Men love it because we have no idea what it means to be a man. Are we tough and aggressive, tender and compassionate, effeminate and passive? This question shows up starkly in the unnamed main character, who cannot figure who he is. Is he his furniture? What others have told him? Even his name? When does a man become a man? Where is that cultural/social threshold that used to have the "trial of endurance", going off in the woods with only a knife to survive, that made one ready to join larger society, no longer the boy, but the responsible man? Now, all you have to do is hit 18 or 21 and you are all that is man. A legal adulthood has never made any boy a man--and we know it. Is it your "right" to drink? Or to vote? Or to smoke cigarettes? If we really think about it, all of these "rights" would never make someone a good citizen, or a good person, or a good man. Just like a marriage license doesn't really make a marriage, and certainly cannot make a marriage good. Or a driver's license doesn't really mean you can drive, and certainly not that you (or I) drive well. But, in the same vein of thought as Seth Godin, we tell ourselves lies that "make" it so for us. We believe that a diploma means we are educated; or our age means that we are an adult; or that our marriage means we are in love. Fight Club reminds men that status doesn't mean anything meaningful. Status changes; nothing is static (interesting how closely related "status" and "static" are). Berger, with his "social construction of reality," really is a nice backdrop to the book. When the myth is exploded or imploded, then the "sacred canopy" comes off, causing fear, alienation, and anarchy.

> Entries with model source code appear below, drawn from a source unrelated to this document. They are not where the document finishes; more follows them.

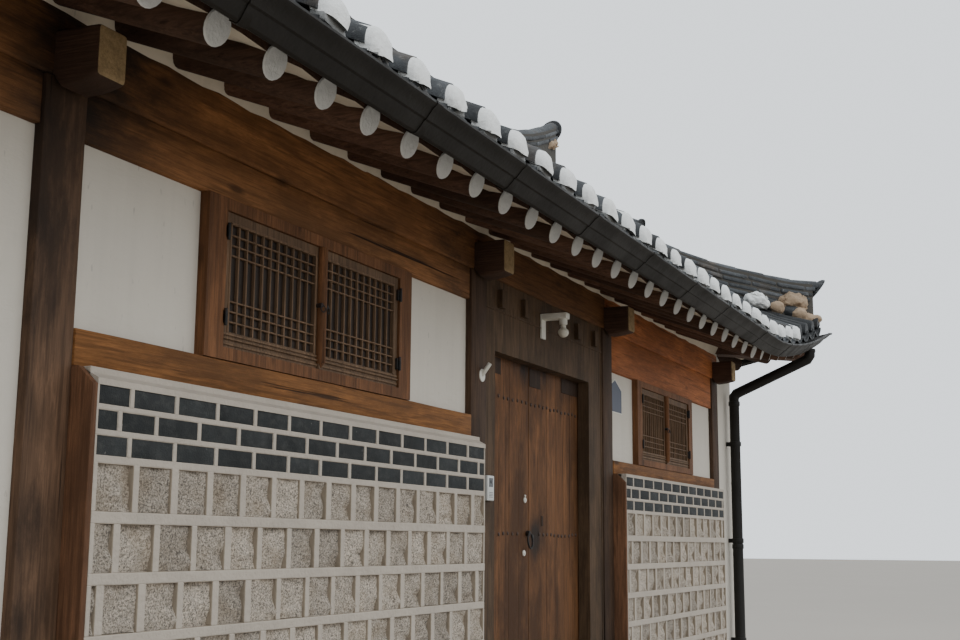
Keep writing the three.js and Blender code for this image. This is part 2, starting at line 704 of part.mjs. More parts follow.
function floorSlab() {
  const end = POST_X[4] - HALF - GAP;
  let body = box(-end, end, -1080 + GAP, 1079, 0, FLOOR_Z);
  for (const x of POST_X.slice(1, 4)) {
    body = body.subtract(box(x - HALF - 1, x + HALF + 1, 1070, 1400, -10, 500));
  }
  return body;
}

// Courtyard side: posts and lintels as one frame, plaster panels between
function backFrame() {
  const pieces = [];
  for (const x of POST_X) pieces.push(box(x - HALF, x + HALF, FRONT - POST, FRONT, 0, BEAM_Z - GAP));
  const [x0, x1] = [POST_X[0], POST_X[4]];
  pieces.push(box(x0, x1, FRONT - 150, FRONT - 12, 2396, BEAM_Z - GAP));
  return join(pieces);
}

function backPanel(i) {
  const [x0, x1] = bay(i);
  const wall = box(x0, x1, PLASTER_FACE - PLASTER, PLASTER_FACE, 0, 2396 - GAP);
  const w = backWindow(i);
  if (!w) return wall;
  return wall.subtract(box(w.x0 + 30, w.x1 - 30, 1000, 1400, w.z0 + 20, w.z1 - 22));
}

function backWindow(i) {
  if (i === 2) return null;
  const mid = (POST_X[i] + POST_X[i + 1]) / 2;
  const w = WINDOWS[3];
  const half = (w.x1 - w.x0) / 2;
  return { ...w, x0: mid - half, x1: mid + half, meet: mid };
}

function build() {
  const group = new THREE.Group();
  const add = (name, solid, colour, roughness = 0.8) => {
    const material = new THREE.MeshStandardMaterial({ color: COLOURS[colour], roughness, metalness: 0 });
    const mesh = new THREE.Mesh(fromSolid(solid), material);
    mesh.name = name;
    group.add(mesh);
  };
  for (let i = 0; i < 5; i++) {
    add(`front_post_${i}`, frontPost(i), 'post');
    add(`crossbeam_${i}`, crossbeam(i), 'beam');
  }
  for (const i of [0, 1, 3]) {
    add(`lintel_${i}`, lintel(i), 'beam');
    add(`front_plaster_${i}`, plasterBay(i), 'plaster');
  }
  for (const i of [1, 3]) {
    add(`sill_${i}`, sill(i), 'sill');
    add(`fire_wall_${i}`, fireWall(i), 'granite');
    add(`end_board_${i}`, endBoard(i), 'board');
    add(`window_frame_${i}`, windowFrame(WINDOWS[i], -1), 'window');
    add(`window_casements_${i}`, casements(WINDOWS[i], -1), 'window');
  }
  add('front_purlin', purlin(-1), 'beam');
  add('back_purlin', purlin(1), 'beam');
  add('ridge_purlin', ridgePurlin(), 'beam');
  add('gate_frame', gateFrame(), 'post');
  add('gate_leaf_left', gateLeaf(-1), 'gate');
  add('gate_leaf_right', gateLeaf(1), 'gate');
  add('gate_step', stoneStep(), 'stone');
  add('floor_slab', floorSlab(), 'floor');
  add('end_wall_left', endWall(-1), 'plaster');
  add('end_wall_right', endWall(1), 'plaster');
  add('back_frame', backFrame(), 'post');
  for (let i = 0; i < 4; i++) {
    add(`back_plaster_${i}`, backPanel(i), 'plaster');
    const w = backWindow(i);
    if (w) add(`back_window_${i}`, join([windowFrame(w, 1), casements(w, 1, -3, -3)]), 'window');
  }
  add('rafters_front', raftersLong(-1), 'rafter');
  add('rafters_back', raftersLong(1), 'rafter');
  add('rafters_left', raftersEnd(-1), 'rafter');
  add('rafters_right', raftersEnd(1), 'rafter');
  add('roof_fill', roofFill(), 'fill');
  add('roof_cover', roofCover(), 'tile');
  const ridge = ridges();
  add('main_ridge', ridge.main, 'ridge');
  for (const [, , name] of CORNERS) add(`corner_ridge_${name}`, ridge[name], 'ridge');
  add('gable_left', gable(-1), 'board');
  add('gable_right', gable(1), 'board');
  add('gutter', gutter(), 'gutter', 0.5);
  add('downpipe', downpipe(), 'gutter', 0.5);
  return group;
}

export default build();
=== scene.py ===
"""Looks of a tiled timber street house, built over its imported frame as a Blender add-on that runs as a script."""

import math
import random

import bpy
import numpy as np
from mathutils import Matrix, Vector, noise


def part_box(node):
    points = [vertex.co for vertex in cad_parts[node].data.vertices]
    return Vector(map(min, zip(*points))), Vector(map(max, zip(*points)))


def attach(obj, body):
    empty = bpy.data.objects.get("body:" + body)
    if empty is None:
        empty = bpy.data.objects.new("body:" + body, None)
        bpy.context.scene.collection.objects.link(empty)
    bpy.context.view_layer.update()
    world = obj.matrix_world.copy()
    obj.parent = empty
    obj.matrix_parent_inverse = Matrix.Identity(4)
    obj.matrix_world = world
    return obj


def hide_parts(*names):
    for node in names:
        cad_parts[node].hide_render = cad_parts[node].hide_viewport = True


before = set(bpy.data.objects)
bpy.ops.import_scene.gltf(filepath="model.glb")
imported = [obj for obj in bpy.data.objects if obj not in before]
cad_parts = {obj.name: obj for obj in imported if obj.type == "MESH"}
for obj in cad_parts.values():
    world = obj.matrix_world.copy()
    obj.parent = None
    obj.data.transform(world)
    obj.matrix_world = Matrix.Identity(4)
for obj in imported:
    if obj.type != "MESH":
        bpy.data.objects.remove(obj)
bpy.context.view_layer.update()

bl_info = {
    "name": "Tiled street house",
    "version": (1, 0, 0),
    "blender": (4, 5, 0),
    "location": "3D View > Sidebar > House",
    "description": "Masonry, roof tiles, rafters, lattices and gate of a tiled timber house",
    "category": "Add Mesh",
}

# Roof lines, in metres: the eave's plan and height, the curve of the slope, the climb to the corners, the gable, the
# tiles' bed, the rafters' ends and line, how far in the eave board and the soffit reach, the soffit's waves (one to a
# rafter), where the rafters begin to fan, how far the rows have lime plugs, and a half tile's length
EAVE_X, EAVE_Y, EAVE_Z = 6.389, 2.115, 2.848
SLOPE, CURVE = 0.4326, 0.1442
CORNER_RISE, RISE_FROM = 0.410, 4.0
GABLE_X, GABLE_FACE = 4.929, 4.969
BARGE_REACH, BARGE_DEPTH = 0.560, 0.150
TILE_BED = 0.080
RAFTER_END = 0.170
RAFTER_LINE, RAFTER_SLOPE = 2.640, 0.39
RAFTER_TOP = 0.060 * math.hypot(1, RAFTER_SLOPE)
BOARD_IN, SOFFIT_OUT = 0.235, 0.168
RAFTER_WAVE = 20.7
FAN_X = 4.4
PLUGGED_X, PLUGGED_Y = 5.1, 1.3
HALF_TILE = 0.30

# Timber frame: the posts' middles, the faces towards the street, and the heights of the beams and purlins
POSTS = (-5.499, -2.616, 0.526, 2.616, 5.499)
STREET_FACE, GATE_FACE = -1.320, -1.3065
BEAM_FOOT, BEAM_TOP = 2.6613, 2.8057
PURLIN_OUTER, PURLIN_INNER = 2.8848, 2.9588
BEAM_END = 1.496

# Fire walls by bay: left, right, top of the bricks, top of the granite, underside of the sill; then the faces of the
# mortar, the stones and the backing, and where the joints of each brick row and stone row start
FIRE_WALLS = {
    1: (-2.495, 0.431, 1.712, 1.467, 1.768),
    3: (2.737, 5.404, 1.680, 1.436, 1.698),
}
FIRE_FACE, STONE_BED, FIRE_BACK = -1.403, -1.389, -1.370
BRICK_JOINTS = ((0.165,), (0.112, 0.296), (0.165,))
STONE_STARTS = (0.205, 0.125, 0.062, 0.168, 0.100, 0.190, 0.050, 0.140)

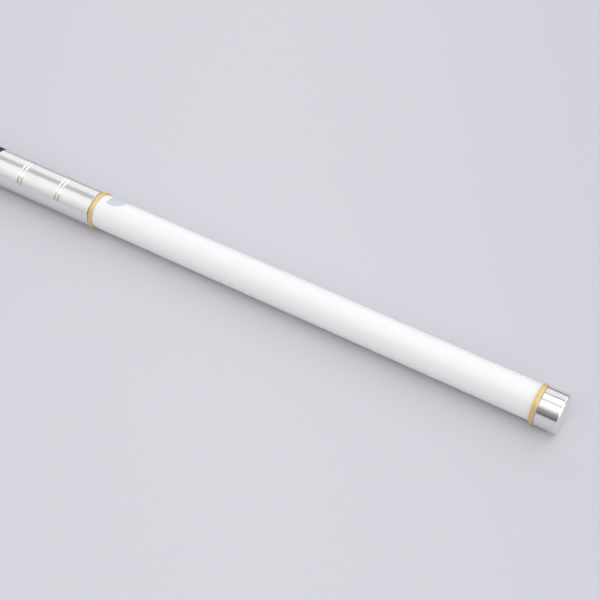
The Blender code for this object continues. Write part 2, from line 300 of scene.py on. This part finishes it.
def black_plastic():
    """Moulded black plastic with a spark-eroded grain, and paler where it is worn."""
    finish = Finish("black plastic")
    grain = finish.noise(finish.place, 1800.0, 2.0, 0.5)
    wear = finish.step(finish.noise(finish.place, 90.0, 5.0, 0.7), 0.55, 0.75)
    finish.set(
        Base_Color=finish.mixed(wear, (0.022, 0.022, 0.024, 1.0), (0.05, 0.05, 0.053, 1.0)),
        Roughness=0.36 + 0.18 * wear,
        Normal=finish.bump(grain, 0.02 * MM, 0.4),
    )
    return finish.material


def acetal():
    """Natural acetal: waxy off-white, with slide marks along the cane."""
    finish = Finish("acetal")
    cloud = finish.noise(finish.place, 80.0, 3.0)
    slide = finish.drawn(14.0, 12.0)
    finish.set(
        Base_Color=finish.mixed(cloud, (0.70, 0.69, 0.64, 1.0), (0.78, 0.77, 0.73, 1.0)),
        Roughness=0.36 + 0.2 * slide,
        Normal=finish.bump(slide, 0.01 * MM, 0.3),
    )
    return finish.material


def turned_metal(name, dark, light, roughness):
    """Plain turned metal for the small fittings."""
    finish = Finish(name)
    tone = finish.noise(finish.place, 200.0, 4.0, 0.6)
    finish.set(
        Base_Color=finish.mixed(tone, dark, light),
        Metallic=1.0,
        Roughness=roughness + 0.15 * tone,
        Normal=finish.bump(finish.turning(4.0), 0.01 * MM, 0.5),
    )
    return finish.material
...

The plot of FC is forcible removal of the sacred canopy, for the good of self and others. That is what it means to be a man--taking off all masks, all delusions, whether sacred or secular. By any and all means necessary and available. It is the changing of the ages, the Novum Ordo Seclorum, that needs to happen, and fast. Imminence is always a part in apocalyptic scenarios.

In the end, though, no one that Tyler Durden liberates becomes free. Including himself. They are tagged as "space monkeys" and "human refuse", part of the plan to make them lose everything so that they have everything, and they end up being just that--expendable and meaningless. Their identities don't get defined by "who they really are" or "who they want to be", but by what Tyler tells them to do and say and be. Their existence, their meaning, is tied up in his existence. When he "dies" at the end of the book, they lose their meaning. But since Tyler has set up a new sacred canopy for them, they don't even need him, since his body (the living narrator) and his memory can carry them on. All they need are his messianic promises to tell them to wait for his second coming out of the loony-bin. The whole point, though, is to not ever rise again from the ashes--to always be the dung heap of the world, God's middle, forgotten children; to be lost in the oneness of destructo-salvation. The old Buddhist dream of attaining Nirvana through the complete loss of individuality.

Apart from its self-conscious coopting of Buddhist and nihilistic elements, FC is a trenchent analysis of modern society. At one point, the phrase (the book is a collection of pithy one-liners at its heart) "Generations working to buy things that they don't need" clarifies what drives most of our modern economy. We make and sell shoddy things to people who don't need them. Apropos since we have commenced this year's Christmas shopping season. We do end up defining ourselves by what we have and what we don't have. Very few of us know what it means to be destitute or even in need. Tyler Durden promises to his disciples that they will know what rock-bottom is, because you have to hit rock-bottom before you can be reborn. He compares it to Jesus on the cross and the resurrection. You have to disown what owns you, but instead of selling all and giving it to the poor, you have to destroy it. Burn it to the ground.

Whether he wanted to or not, Chuck Palahniuk has issued a challenge to the Church. People get excited about finding their humanity by losing through fight clubs. They love the idea of throwing off the shackles of consumerism, modernism, and the anti-masculine culture of the West. They love the idea of fighting for something that gives deeper meaning than corporate America, than education that gives no reason for loyalty to school or to discipline, than families that shatter faster than they form, than churches who don't want to help people but want their checkbooks (and, to tell the truth, any church that passes a 'collection plate' or 'tithe' aroud looks greedy, whether it is or not). I love the idea of fighting something. There is something virile and deeply masculine about fighting, even if it isn't with fists. The Church, however, has not been about fighting--except to whine about how it is losing influence, or dollars, or people to 'the world' (defined Marcionly as whatever the leadership of the church happens to not like at the time). If the dream that is Tyler Durden was ever carried it, it would be an unimaginable nightmare. However, the dream that the Church has played out has been almost as bad: inquisitions, heresy hunts, crusades, the European Reformation wars, and the list could go on. The dream, that of world-wide influence and power through Christendom, has got to be rethought.

Once the Church has a clear, accessible, masculine-affirming story to tell, then we will see men building churches after reading the Bible. And it won't be a moment too soon.